Students marching for changes in gun laws are now marching to the Governor’s office in Nashville.

Monday, about a dozen students from the Tennessee Valley went to the Tennessee State Capitol to deliver letters and postcards written by their peers from several schools.

This meeting comes one day before a bill allowing armed teachers is read in a house committee.

From coast to coast, students flooded streets calling for gun reform in schools. In Chattanooga, hundreds of students and supporters protested downtown.

"We’re students and this largely affects us, and we are the people in the classroom, so what we have to say matters, and we want people to realize that,” Chrischana Smith, Normal Park student, said.

They chanted during the rally, now they're putting pen to paper to make sure lawmakers and Governor Bill Haslam know how they feel.

"We’re talking about things in the letters like red flag laws, funding for CDC and arming teachers,” she said.

The students packed their bags and headed up the interstate to the state capital. With them, postcards and letters written by their peers.
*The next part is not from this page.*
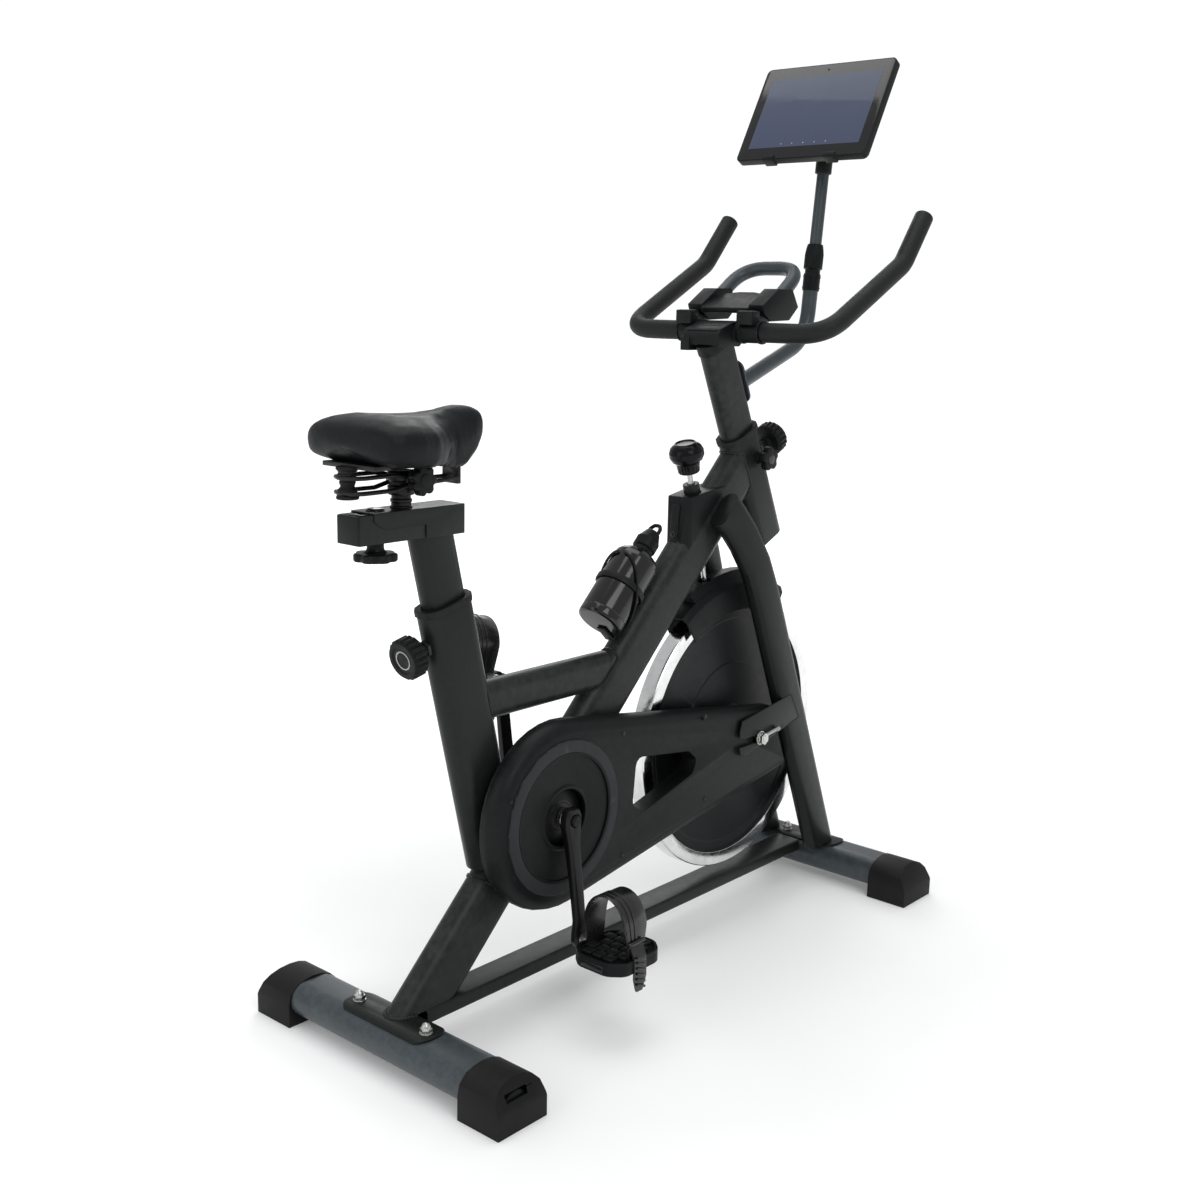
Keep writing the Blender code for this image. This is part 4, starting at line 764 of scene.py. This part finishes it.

"We’ll be bringing those to him but also talking to his staff just about what he plans to do to address gun violence in this state," Allen Liu, McCallie School student, said.

Liu is a senior at McCallie. He's concerned about House Bill 2208, a legislation allowing teachers to carry guns at some campuses in Tennessee. In March, it passed a major hurdle in the House Civil Justice Committee, and it has raised concern for some.

"I have a hard time believing that it would not increase the risk of an incident happening in the classroom,” Liu said.

And he wants to tell this to Governor Haslam in person.

"He’s somebody who is very willing to act upon his own principles and what's in the best interest of the students and the state, and we know we'll be able to have a reasonable conversation with his staff,” he said.

The clock is ticking, several committees are closing this month, and lawmakers are wrapping up for the year, and these students want to make sure their message is heard loud and clear.

"Teachers went to school to be teachers not like police officers are trained to carry guns, we're not sure they have the right specific judgment,” Smith said.

HB 2208 heads to the House Education Committee Tuesday for consideration. If passed, it will then go to the full state house.